DIRECTIONS: Repeat exactly the lines between and including those that contain "# The origin" and "if empty is". Output no other line.
Start of ENTRIES SHOWN
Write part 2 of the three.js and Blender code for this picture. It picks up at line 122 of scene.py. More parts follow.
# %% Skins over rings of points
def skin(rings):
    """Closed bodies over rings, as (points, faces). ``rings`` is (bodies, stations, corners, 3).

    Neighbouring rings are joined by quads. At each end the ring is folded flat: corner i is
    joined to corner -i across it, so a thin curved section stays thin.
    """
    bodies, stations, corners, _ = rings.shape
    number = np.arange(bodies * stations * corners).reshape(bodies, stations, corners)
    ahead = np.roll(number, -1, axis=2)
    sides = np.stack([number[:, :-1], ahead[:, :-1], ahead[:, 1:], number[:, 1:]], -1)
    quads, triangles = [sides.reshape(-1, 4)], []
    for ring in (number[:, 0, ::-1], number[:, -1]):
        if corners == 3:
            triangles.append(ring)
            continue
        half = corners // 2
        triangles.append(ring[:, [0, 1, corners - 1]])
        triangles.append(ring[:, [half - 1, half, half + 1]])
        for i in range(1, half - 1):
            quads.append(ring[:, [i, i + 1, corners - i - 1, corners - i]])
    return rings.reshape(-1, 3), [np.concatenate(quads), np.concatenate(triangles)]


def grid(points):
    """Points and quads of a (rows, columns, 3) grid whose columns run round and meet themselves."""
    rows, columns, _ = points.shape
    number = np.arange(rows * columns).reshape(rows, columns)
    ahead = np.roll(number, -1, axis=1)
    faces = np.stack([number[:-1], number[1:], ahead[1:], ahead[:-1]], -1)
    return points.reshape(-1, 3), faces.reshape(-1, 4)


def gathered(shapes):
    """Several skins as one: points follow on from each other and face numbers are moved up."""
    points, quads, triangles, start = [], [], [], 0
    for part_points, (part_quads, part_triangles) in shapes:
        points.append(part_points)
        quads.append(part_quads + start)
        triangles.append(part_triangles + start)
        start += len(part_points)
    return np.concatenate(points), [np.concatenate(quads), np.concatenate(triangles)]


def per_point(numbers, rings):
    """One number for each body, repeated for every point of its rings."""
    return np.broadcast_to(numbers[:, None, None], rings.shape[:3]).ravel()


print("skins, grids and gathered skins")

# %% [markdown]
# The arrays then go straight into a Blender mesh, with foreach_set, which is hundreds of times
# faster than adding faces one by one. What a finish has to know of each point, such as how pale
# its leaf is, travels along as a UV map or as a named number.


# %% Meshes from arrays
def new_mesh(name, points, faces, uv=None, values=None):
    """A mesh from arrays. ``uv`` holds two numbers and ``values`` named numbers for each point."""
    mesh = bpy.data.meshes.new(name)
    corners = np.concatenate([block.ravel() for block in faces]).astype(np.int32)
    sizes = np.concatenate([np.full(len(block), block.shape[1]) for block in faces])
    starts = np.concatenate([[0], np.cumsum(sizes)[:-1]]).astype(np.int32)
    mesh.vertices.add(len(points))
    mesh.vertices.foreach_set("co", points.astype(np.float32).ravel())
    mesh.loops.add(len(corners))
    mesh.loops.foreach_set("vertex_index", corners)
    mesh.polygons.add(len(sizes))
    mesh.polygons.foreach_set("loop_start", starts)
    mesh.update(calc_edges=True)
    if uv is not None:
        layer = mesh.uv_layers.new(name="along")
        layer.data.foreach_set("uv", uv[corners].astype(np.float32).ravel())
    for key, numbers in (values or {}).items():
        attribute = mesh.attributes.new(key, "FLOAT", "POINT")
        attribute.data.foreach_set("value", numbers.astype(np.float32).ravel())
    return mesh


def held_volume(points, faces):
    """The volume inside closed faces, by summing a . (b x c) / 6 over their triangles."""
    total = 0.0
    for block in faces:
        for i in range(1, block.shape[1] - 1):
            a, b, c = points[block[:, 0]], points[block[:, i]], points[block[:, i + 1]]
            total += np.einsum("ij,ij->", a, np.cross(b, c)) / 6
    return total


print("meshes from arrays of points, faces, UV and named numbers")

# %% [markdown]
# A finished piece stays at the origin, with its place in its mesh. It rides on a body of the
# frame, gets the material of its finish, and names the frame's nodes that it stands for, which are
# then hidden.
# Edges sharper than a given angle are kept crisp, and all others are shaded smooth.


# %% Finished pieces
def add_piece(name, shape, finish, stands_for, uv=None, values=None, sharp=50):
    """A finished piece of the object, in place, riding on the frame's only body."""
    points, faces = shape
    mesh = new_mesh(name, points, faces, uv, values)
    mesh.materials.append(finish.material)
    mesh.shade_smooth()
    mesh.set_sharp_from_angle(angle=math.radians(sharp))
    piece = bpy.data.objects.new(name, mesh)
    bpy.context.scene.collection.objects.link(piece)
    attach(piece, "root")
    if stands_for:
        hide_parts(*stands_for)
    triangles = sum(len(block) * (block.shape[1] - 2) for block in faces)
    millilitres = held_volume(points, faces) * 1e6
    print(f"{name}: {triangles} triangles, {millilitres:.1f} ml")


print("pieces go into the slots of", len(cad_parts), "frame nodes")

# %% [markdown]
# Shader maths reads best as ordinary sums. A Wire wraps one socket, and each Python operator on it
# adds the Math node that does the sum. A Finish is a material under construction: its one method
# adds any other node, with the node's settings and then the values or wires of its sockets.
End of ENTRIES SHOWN
Start of ENTRIES SHOWN
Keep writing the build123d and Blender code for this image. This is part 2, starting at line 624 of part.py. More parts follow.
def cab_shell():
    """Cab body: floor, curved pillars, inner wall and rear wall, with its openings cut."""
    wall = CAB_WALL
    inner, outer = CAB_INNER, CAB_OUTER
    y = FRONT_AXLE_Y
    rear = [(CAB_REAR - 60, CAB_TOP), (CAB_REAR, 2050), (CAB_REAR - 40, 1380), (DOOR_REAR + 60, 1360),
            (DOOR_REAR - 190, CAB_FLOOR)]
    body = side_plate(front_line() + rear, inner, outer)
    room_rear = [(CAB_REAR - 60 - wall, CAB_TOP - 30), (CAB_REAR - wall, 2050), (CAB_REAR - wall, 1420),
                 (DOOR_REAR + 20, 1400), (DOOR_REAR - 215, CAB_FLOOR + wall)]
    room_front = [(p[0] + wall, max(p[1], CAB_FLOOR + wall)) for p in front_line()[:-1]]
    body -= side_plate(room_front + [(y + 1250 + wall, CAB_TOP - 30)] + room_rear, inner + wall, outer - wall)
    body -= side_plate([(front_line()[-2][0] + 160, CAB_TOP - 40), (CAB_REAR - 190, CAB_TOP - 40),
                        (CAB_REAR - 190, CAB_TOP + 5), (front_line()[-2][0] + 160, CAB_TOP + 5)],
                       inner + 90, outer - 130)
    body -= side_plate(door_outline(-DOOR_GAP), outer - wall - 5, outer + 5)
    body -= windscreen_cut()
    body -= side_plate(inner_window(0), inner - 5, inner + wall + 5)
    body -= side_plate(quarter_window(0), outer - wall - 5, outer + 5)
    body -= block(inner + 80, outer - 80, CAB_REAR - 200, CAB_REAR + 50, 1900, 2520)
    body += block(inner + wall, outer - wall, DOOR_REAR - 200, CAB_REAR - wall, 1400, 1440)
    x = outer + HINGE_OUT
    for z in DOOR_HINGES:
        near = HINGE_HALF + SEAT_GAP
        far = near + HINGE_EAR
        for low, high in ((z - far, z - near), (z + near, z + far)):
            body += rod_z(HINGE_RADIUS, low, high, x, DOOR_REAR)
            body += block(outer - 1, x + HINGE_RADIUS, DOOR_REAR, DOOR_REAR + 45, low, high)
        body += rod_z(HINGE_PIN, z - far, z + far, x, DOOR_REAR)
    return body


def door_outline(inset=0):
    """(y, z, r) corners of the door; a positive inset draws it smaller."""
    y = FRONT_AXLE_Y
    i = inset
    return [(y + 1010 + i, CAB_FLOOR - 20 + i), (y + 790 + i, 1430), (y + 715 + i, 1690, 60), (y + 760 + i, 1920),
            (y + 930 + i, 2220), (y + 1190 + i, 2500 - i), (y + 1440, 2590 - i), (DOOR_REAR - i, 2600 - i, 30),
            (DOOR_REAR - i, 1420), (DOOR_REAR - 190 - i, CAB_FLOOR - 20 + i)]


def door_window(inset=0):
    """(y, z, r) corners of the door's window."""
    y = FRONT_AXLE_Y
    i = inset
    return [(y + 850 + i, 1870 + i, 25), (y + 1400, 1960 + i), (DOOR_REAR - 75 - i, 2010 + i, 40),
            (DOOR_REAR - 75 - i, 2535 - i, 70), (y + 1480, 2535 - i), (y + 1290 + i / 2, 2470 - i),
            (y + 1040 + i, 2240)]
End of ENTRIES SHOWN
Start of ENTRIES SHOWN
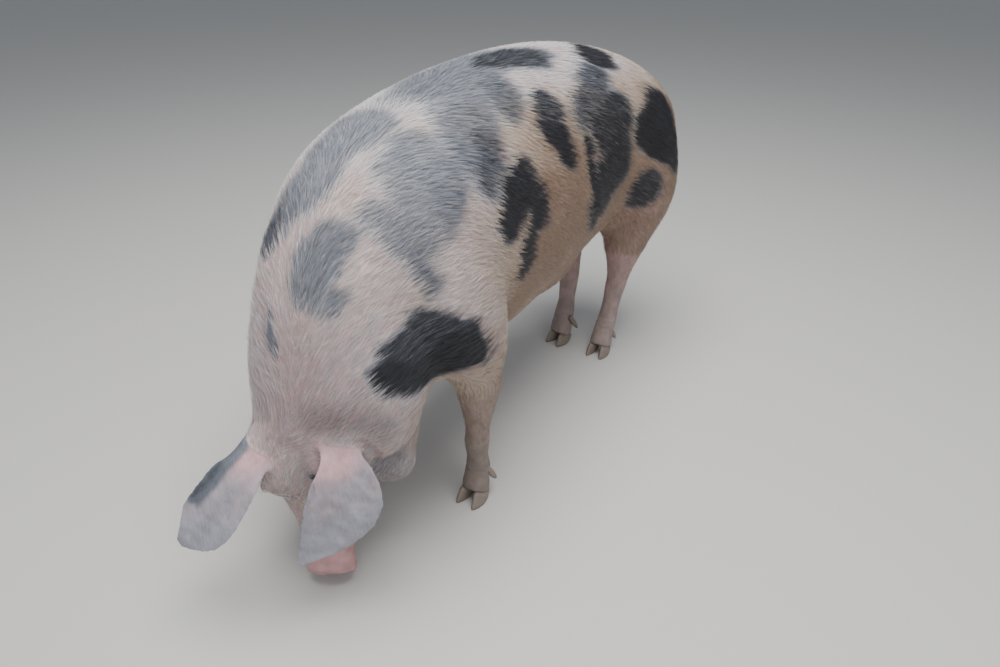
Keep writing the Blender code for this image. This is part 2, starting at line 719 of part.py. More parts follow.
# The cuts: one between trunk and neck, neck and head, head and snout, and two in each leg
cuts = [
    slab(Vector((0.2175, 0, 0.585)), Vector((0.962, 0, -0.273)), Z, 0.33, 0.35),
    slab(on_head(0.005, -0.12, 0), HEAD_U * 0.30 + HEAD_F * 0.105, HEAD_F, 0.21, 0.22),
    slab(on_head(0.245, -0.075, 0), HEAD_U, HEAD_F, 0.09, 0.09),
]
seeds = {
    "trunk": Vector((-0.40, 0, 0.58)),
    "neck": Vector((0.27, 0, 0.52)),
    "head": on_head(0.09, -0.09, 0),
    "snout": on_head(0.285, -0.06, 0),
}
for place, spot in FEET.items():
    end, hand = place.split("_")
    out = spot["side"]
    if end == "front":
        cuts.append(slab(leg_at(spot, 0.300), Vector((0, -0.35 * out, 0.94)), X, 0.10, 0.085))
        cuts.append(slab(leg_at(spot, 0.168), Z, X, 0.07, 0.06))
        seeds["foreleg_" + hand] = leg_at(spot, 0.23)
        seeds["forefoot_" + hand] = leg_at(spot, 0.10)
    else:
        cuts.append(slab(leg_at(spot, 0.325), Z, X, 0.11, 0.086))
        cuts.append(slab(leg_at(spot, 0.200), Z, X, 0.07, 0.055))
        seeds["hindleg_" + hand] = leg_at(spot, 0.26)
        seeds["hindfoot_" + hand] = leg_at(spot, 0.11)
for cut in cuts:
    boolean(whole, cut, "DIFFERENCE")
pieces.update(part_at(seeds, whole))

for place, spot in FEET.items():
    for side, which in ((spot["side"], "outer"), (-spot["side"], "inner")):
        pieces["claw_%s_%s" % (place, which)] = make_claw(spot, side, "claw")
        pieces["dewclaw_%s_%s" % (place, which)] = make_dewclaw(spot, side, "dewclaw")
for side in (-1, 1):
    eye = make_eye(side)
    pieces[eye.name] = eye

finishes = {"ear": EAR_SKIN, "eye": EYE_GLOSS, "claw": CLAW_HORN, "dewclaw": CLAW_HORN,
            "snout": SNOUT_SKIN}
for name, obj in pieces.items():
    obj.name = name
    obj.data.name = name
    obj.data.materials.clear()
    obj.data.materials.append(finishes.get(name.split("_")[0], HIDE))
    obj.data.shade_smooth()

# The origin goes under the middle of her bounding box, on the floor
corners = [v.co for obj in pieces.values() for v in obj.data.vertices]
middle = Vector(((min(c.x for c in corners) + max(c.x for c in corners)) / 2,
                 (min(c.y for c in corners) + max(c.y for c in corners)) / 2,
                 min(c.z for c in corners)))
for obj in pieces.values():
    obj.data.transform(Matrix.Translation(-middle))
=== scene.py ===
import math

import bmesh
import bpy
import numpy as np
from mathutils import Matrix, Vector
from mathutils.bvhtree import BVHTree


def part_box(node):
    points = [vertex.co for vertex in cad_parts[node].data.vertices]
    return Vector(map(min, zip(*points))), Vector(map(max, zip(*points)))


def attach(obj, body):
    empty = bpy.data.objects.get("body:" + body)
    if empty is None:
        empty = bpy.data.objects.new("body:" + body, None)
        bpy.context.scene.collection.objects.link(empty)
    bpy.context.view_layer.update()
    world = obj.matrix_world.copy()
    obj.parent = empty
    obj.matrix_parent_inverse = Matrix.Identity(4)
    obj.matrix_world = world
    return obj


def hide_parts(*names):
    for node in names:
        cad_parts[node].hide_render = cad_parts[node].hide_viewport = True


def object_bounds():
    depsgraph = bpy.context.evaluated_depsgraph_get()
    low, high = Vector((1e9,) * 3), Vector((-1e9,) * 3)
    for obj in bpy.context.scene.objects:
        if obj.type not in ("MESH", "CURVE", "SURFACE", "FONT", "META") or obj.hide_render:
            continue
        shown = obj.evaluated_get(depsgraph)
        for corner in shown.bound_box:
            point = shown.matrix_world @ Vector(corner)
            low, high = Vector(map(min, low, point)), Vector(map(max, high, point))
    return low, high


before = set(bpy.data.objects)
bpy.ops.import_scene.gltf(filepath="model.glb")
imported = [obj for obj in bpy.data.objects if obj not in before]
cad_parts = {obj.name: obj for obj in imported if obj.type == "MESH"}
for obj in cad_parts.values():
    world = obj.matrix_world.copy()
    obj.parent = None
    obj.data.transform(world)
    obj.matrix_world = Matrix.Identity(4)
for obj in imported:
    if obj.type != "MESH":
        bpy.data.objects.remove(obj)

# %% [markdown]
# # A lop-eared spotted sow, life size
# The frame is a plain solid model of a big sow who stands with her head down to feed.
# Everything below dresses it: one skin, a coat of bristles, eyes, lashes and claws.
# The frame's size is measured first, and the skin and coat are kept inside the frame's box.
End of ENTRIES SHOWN
RESULT FOR THIS TASK:
# The origin goes under the middle of her bounding box, on the floor
corners = [v.co for obj in pieces.values() for v in obj.data.vertices]
middle = Vector(((min(c.x for c in corners) + max(c.x for c in corners)) / 2,
                 (min(c.y for c in corners) + max(c.y for c in corners)) / 2,
                 min(c.z for c in corners)))
for obj in pieces.values():
    obj.data.transform(Matrix.Translation(-middle))
=== scene.py ===
import math

import bmesh
import bpy
import numpy as np
from mathutils import Matrix, Vector
from mathutils.bvhtree import BVHTree


def part_box(node):
    points = [vertex.co for vertex in cad_parts[node].data.vertices]
    return Vector(map(min, zip(*points))), Vector(map(max, zip(*points)))


def attach(obj, body):
    empty = bpy.data.objects.get("body:" + body)
    if empty is None:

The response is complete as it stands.